The exit from Under Armour was already a story. The arrival at Li-Ning is a different one entirely.

The Geography of Validation

For decades, the logic of sneaker culture ran through American brands. You made it when Nike called. You made it bigger when you got your own line. The hierarchy was clear and the geography was stable. American athlete, American company, global distribution — in that order.

Curry's deal inverts the model. The brand is still his. The platform is Chinese. The reach is global. And none of those three things are in conflict.

This is what the coverage of this deal keeps circling without quite landing on: the story isn't that Curry left American sneaker culture behind. It's that American sneaker culture no longer has the monopoly on making something feel legitimate. Li-Ning has been a real player in basketball for years. Signing Curry — with a 10-year runway and a category architecture that includes golf, athleisure, and athlete signings — isn't a novelty. It's a declaration that the infrastructure exists to build something serious.

When Curry can sign other athletes under Curry Brand through this deal, he's not just an endorser anymore. He's a label head operating through a different system than the one that built Jordan Brand or any of its successors. Same ambition. Different zip code.

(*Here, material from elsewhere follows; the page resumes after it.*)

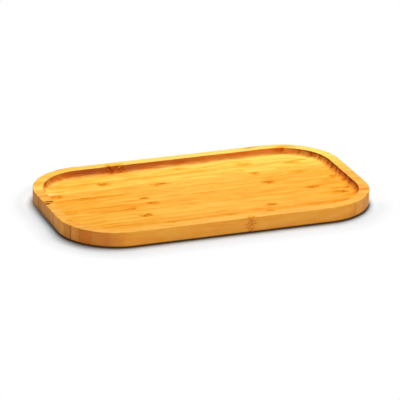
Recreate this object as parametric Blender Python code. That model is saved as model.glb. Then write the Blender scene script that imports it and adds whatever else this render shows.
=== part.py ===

The $1.7 million auction wasn't just a charity moment — it was Curry spending a full season making sure the world knew he had options, and that he was choosing deliberately. That kind of leverage doesn't come from desperation. It comes from someone who already knows what he's building.

American brands will still sign American athletes. The culture will keep moving. But the next generation of players watching this deal understands something their predecessors didn't have to reckon with: the validation doesn't have to come from the same place it always did.

Curry just proved the address is optional.